TASK OBJECTIVE: Output each line of the material exactly as it stands.

PROVIDED DATA:
┄┄┄┄┄┄┄┄┄┄
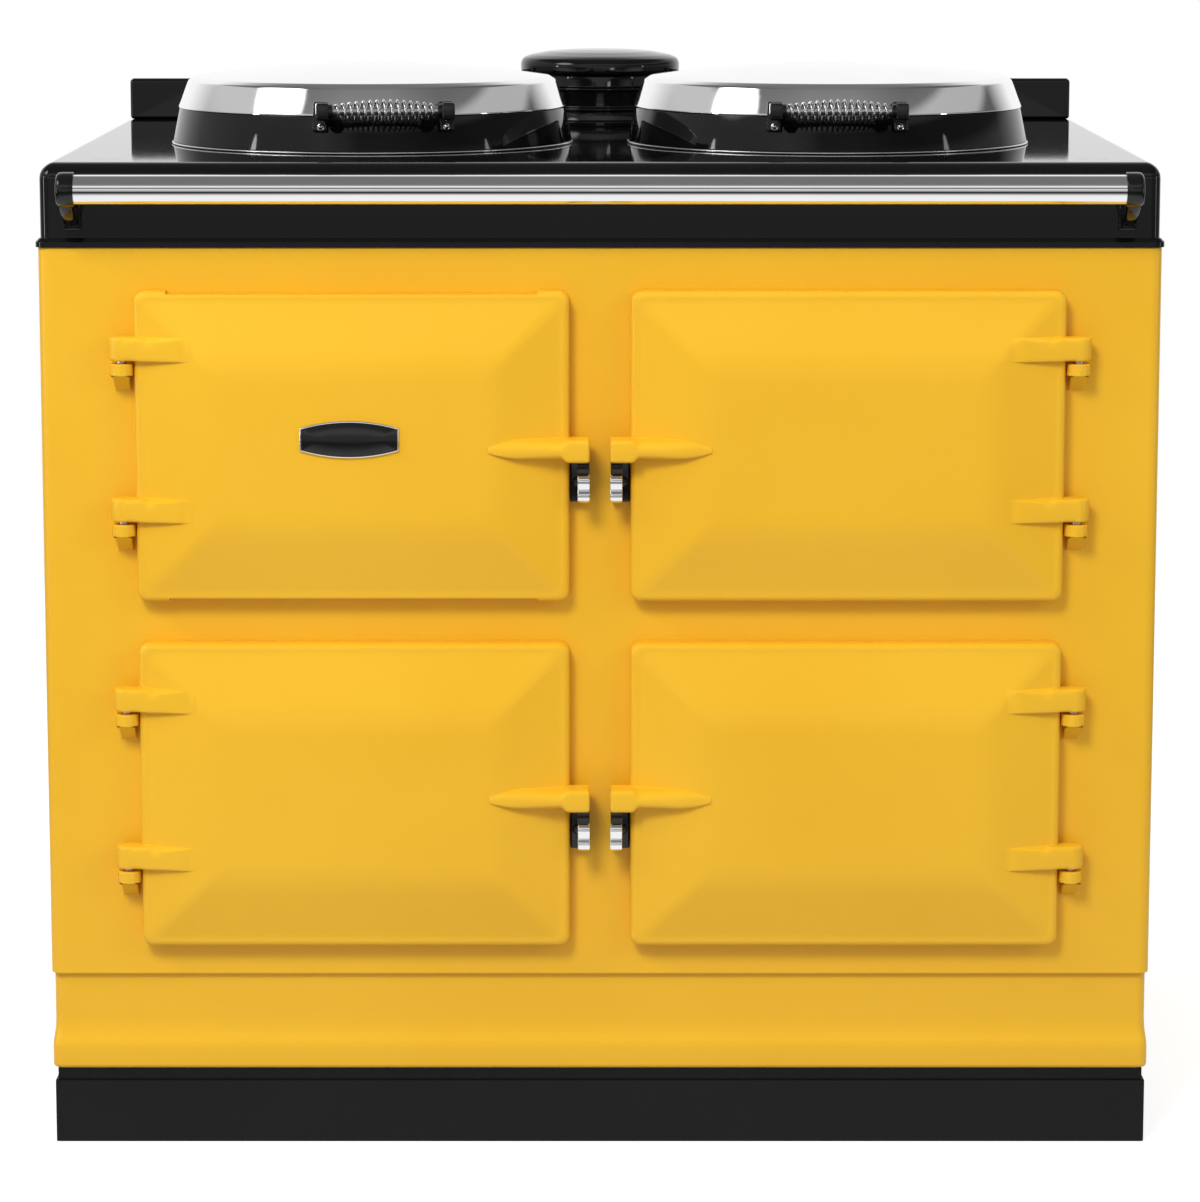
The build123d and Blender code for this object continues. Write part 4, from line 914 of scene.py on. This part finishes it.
def bevel_depth(inset):
    """How far the door's outer surface stands in front of the casting, at an inset from its edge."""
    if inset <= 0:
        return DOOR_BACK
    if inset < RIM_ROUND:
        return RIM_FRONT - RIM_ROUND + math.sqrt(RIM_ROUND**2 - (RIM_ROUND - inset) ** 2)
    if inset < SHELF:
        return RIM_FRONT
    slope = (FIELD_FRONT - RIM_FRONT) / (BEVEL_IN - SHELF)
    start, end = BEVEL_IN - FIELD_SOFT, BEVEL_IN + FIELD_SOFT
    if inset <= start:
        return RIM_FRONT + slope * (inset - SHELF)
    if inset >= end:
        return FIELD_FRONT
    share = (inset - start) / (end - start)
    return RIM_FRONT + slope * (start - SHELF) + slope * FIELD_SOFT * (2 * share - share**2)


def door_point(door, along, depth, height):
    """A place on a door: along runs towards its latch, depth out from the casting."""
    centre = DOOR_MIDDLE[door]
    return Vector((centre.x + HAND[door] * along, FACE_Y - depth, centre.z + height))


print("field stands", bevel_depth(0.1) * 1000, "mm out")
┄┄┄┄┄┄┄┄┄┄
ANSWER FOR THIS EXERCISE:
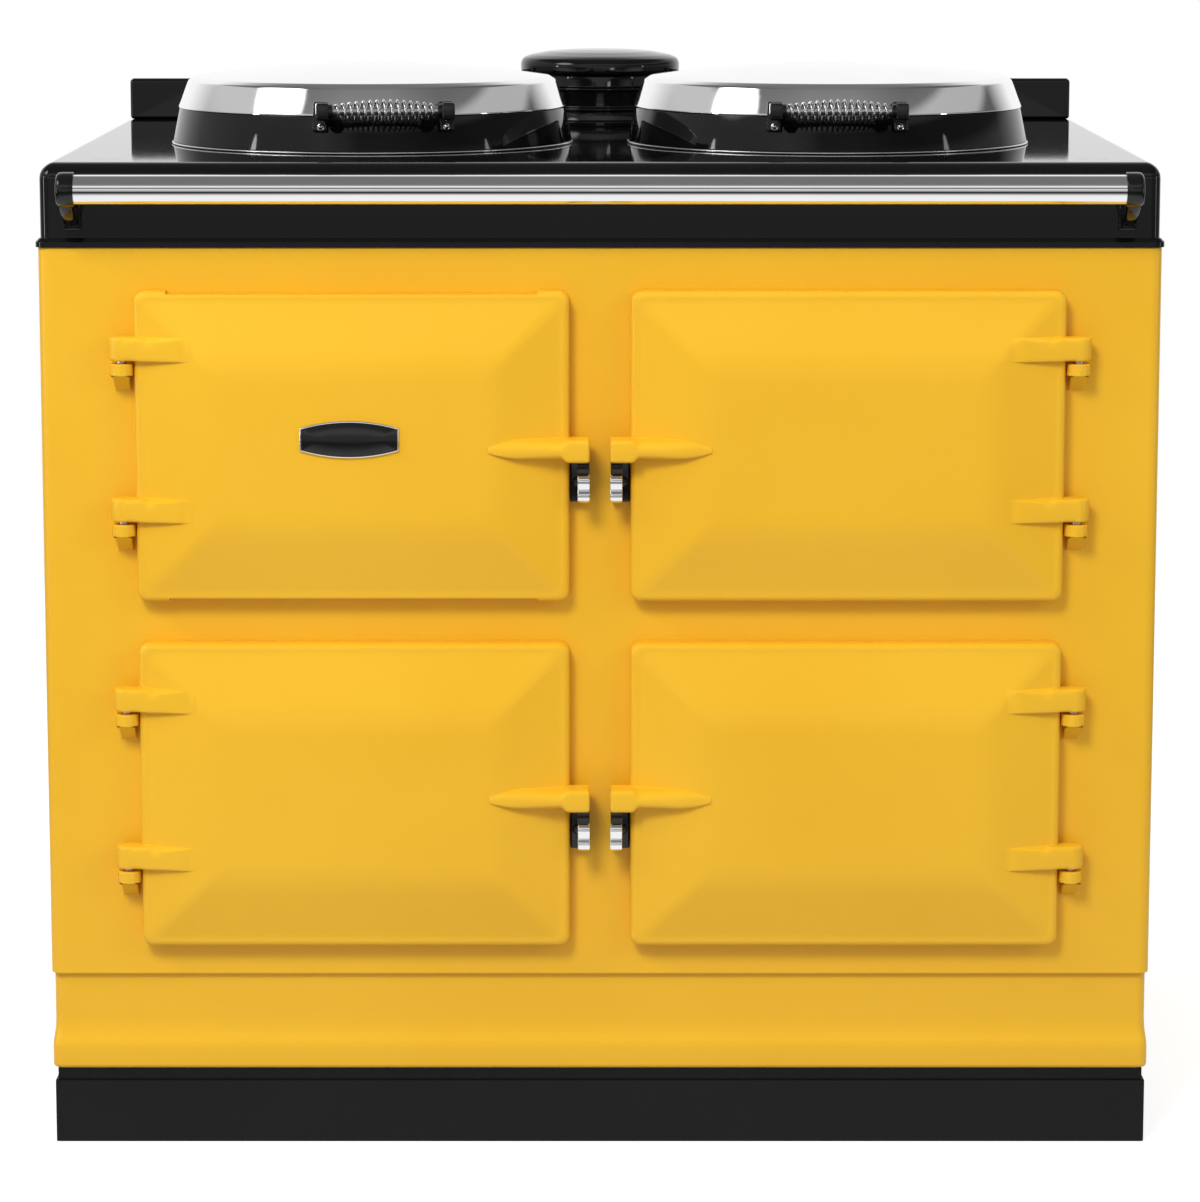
The build123d and Blender code for this object continues. Write part 4, from line 914 of scene.py on. This part finishes it.
def bevel_depth(inset):
    """How far the door's outer surface stands in front of the casting, at an inset from its edge."""
    if inset <= 0:
        return DOOR_BACK
    if inset < RIM_ROUND:
        return RIM_FRONT - RIM_ROUND + math.sqrt(RIM_ROUND**2 - (RIM_ROUND - inset) ** 2)
    if inset < SHELF:
        return RIM_FRONT
    slope = (FIELD_FRONT - RIM_FRONT) / (BEVEL_IN - SHELF)
    start, end = BEVEL_IN - FIELD_SOFT, BEVEL_IN + FIELD_SOFT
    if inset <= start:
        return RIM_FRONT + slope * (inset - SHELF)
    if inset >= end:
        return FIELD_FRONT
    share = (inset - start) / (end - start)
    return RIM_FRONT + slope * (start - SHELF) + slope * FIELD_SOFT * (2 * share - share**2)


def door_point(door, along, depth, height):
    """A place on a door: along runs towards its latch, depth out from the casting."""
    centre = DOOR_MIDDLE[door]
    return Vector((centre.x + HAND[door] * along, FACE_Y - depth, centre.z + height))


print("field stands", bevel_depth(0.1) * 1000, "mm out")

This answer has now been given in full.